Please don’t get it twisted.
Rarick didn’t fall off. His scoring average dropped because he shared the scoring load with Mosley. He can explode on any given night, as he did when he dropped 29 points while shooting over 70 percent from the field twice this season.
Rarick and Mosley have one more season together as a dangerous one-two knockout combination for opposing teams. However, both players must improve their outside shooting, because Mosley shot 24 percent on three-point attempts and Rarick was at 20 percent. If they both improve from long range, defenses will play them straight up instead of using the zone, and that will play to Rarick and Mosley’s strengths as isolation scorers.
Mosley admitted that he has a tendency to play to the level of his competition, and he is correct. During an exhibition game against Chicago State, he scored 26 points against a lineup of Division I guards. He then scored as low as four points against Division III competition.
But Mosley made great strides during the second-half of this season. He scored over 20 points in 11 out of his last 12 games, including a last-second layup that took Illinois Tech into overtime against Trinity International.
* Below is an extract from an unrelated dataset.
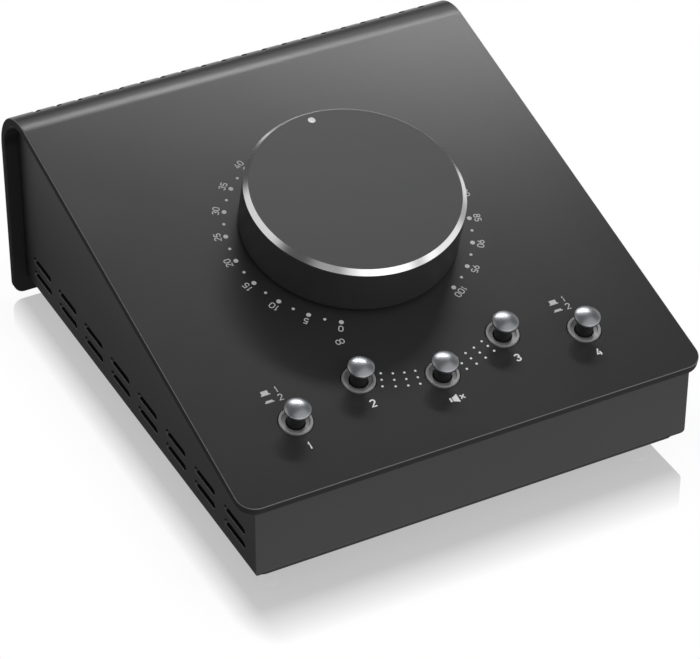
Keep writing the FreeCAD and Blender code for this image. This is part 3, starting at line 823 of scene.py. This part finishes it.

Freshman guard Jake Bruns is the anti-Mosley. He won’t blow by his man or throw down any dunks, but he shot 43 percent from behind the arc and will continue to punish defenses when they collapse. Playing Mosley and Bruns together will continue to provide a balanced attack from the three-point line to the cup.
With all of this shooting, someone has to rebound. Jake Digiorgio grabbed 15 or more boards in four contests, including a season-high 19 against MacMurray, while averaging a double-double. When he learns to finish with authority around the basket and shoot from mid-range consistently (42 percent field goal percentage), he will be a force down low.
Digiorgio already has the unteachable work ethic, and said he will work on his athleticism, his outside game and, of course, rebounding.
“If you average 10 or 11 this year, get 12 next year,” Digiorgio said.
As for adding reinforcements, Kelly said he has his eye on Ryuji Aoki, a 5-foot-11 guard from Stevenson High School who shot 42 percent from three-point range during his junior season and possesses a mean crossover dribble (Check him out on YouTube).
Don’t be fooled by their lousy record. The Scarlet Hawks can thrive on the Division III level. All they need is time.